▸ EXERCISE PROMPT
Extract from the entries below, exactly as given, only the lines from the line containing "hide_parts(*nodes)" to the line containing "return total", both lines included.

▸ DATA PROVIDED
+ + + + + + +
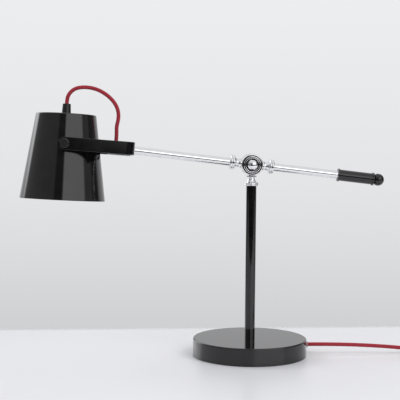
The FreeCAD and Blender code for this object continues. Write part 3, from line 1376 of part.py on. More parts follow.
+ + + + + + +
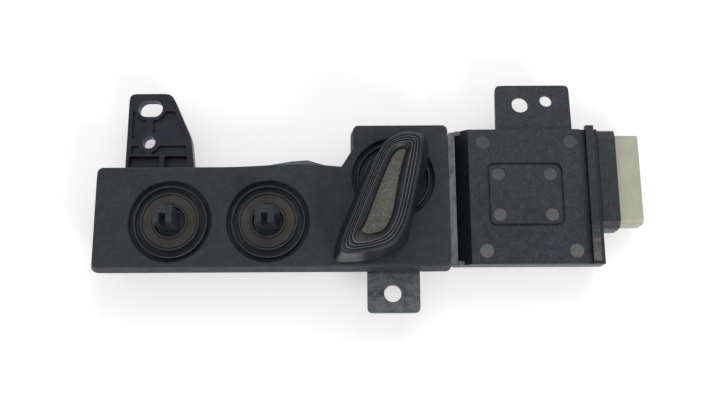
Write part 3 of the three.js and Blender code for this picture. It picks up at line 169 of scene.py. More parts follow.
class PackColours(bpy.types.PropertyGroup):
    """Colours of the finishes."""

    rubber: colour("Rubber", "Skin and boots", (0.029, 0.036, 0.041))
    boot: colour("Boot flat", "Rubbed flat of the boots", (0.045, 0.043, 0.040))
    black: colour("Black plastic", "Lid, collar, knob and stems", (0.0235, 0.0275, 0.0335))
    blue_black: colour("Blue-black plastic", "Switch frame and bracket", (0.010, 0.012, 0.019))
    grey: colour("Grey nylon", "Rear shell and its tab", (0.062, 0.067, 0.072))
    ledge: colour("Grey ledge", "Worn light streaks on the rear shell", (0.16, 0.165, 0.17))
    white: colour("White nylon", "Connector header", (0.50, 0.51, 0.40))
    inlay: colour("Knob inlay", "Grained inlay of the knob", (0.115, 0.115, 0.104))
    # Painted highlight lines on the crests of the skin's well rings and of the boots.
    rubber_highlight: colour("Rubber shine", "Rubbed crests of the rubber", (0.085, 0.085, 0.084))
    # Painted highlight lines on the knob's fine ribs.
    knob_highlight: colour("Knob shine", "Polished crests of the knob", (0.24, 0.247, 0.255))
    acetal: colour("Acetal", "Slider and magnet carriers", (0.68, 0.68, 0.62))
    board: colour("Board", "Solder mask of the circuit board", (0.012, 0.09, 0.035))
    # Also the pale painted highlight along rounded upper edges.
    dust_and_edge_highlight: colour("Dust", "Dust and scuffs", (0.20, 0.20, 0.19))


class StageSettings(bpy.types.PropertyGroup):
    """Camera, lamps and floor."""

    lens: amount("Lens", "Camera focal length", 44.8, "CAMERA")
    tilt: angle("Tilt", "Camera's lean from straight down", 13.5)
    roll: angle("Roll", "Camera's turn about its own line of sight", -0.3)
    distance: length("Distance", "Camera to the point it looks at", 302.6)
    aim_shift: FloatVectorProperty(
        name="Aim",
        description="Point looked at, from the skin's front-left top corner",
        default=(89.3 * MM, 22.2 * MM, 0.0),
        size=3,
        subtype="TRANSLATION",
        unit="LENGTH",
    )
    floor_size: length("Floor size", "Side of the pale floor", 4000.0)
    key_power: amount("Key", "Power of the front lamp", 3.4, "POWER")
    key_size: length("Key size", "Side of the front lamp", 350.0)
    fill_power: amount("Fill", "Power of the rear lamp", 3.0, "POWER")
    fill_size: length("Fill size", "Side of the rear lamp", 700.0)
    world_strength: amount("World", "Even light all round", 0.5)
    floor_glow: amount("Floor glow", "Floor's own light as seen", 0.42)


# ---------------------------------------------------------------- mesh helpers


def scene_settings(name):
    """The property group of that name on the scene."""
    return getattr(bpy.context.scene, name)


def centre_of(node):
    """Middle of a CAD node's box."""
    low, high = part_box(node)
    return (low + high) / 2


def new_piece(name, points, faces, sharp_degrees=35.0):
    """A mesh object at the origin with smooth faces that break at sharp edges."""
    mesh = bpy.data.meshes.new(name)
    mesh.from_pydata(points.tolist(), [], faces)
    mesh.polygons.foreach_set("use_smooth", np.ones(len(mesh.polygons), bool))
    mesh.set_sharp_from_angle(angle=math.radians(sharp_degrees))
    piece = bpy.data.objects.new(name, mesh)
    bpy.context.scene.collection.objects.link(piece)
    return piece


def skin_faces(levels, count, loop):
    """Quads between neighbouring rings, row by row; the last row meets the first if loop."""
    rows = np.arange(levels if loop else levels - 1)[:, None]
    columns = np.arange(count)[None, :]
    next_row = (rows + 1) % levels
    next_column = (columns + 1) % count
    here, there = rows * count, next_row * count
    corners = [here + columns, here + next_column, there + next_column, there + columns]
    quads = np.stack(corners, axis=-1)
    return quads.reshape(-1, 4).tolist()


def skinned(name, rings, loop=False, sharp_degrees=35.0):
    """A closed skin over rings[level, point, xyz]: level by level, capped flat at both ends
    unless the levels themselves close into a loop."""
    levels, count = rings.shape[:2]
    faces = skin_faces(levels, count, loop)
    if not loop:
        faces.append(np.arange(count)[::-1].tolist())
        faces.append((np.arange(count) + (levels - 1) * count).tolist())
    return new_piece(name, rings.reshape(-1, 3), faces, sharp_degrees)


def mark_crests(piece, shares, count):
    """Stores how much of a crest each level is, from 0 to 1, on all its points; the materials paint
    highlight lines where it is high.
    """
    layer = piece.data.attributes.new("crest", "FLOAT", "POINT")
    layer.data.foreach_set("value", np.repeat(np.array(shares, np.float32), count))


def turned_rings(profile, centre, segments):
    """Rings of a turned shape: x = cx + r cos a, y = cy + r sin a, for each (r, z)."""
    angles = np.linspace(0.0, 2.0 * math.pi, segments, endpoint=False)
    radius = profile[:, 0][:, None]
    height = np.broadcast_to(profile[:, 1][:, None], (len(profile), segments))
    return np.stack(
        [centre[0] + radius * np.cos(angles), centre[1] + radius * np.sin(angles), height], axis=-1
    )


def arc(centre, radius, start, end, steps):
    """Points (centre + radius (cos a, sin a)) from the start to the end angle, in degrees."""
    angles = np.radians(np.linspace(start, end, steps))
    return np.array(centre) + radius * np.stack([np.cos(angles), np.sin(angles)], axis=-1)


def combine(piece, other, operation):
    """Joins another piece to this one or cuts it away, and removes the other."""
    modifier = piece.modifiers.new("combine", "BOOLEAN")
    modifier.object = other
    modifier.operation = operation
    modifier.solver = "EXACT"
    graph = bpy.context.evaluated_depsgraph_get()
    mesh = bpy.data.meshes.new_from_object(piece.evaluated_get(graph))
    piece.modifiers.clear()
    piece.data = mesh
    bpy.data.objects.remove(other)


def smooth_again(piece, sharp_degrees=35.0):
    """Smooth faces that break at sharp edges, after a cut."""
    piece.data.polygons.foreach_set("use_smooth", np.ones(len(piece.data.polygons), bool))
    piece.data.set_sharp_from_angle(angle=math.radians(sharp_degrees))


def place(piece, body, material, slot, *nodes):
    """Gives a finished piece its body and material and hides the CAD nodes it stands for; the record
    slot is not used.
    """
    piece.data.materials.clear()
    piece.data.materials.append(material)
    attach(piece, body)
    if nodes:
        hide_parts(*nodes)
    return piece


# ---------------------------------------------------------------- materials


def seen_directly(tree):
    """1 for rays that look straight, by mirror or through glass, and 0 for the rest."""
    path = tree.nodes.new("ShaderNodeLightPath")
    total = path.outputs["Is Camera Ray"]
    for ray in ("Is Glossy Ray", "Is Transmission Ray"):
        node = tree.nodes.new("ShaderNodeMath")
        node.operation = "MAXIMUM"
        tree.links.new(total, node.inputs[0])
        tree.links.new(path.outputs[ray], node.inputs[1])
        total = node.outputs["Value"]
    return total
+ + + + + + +
▸ SOLUTION TO THE PROBLEM
        hide_parts(*nodes)
    return piece


# ---------------------------------------------------------------- materials


def seen_directly(tree):
    """1 for rays that look straight, by mirror or through glass, and 0 for the rest."""
    path = tree.nodes.new("ShaderNodeLightPath")
    total = path.outputs["Is Camera Ray"]
    for ray in ("Is Glossy Ray", "Is Transmission Ray"):
        node = tree.nodes.new("ShaderNodeMath")
        node.operation = "MAXIMUM"
        tree.links.new(total, node.inputs[0])
        tree.links.new(path.outputs[ray], node.inputs[1])
        total = node.outputs["Value"]
    return total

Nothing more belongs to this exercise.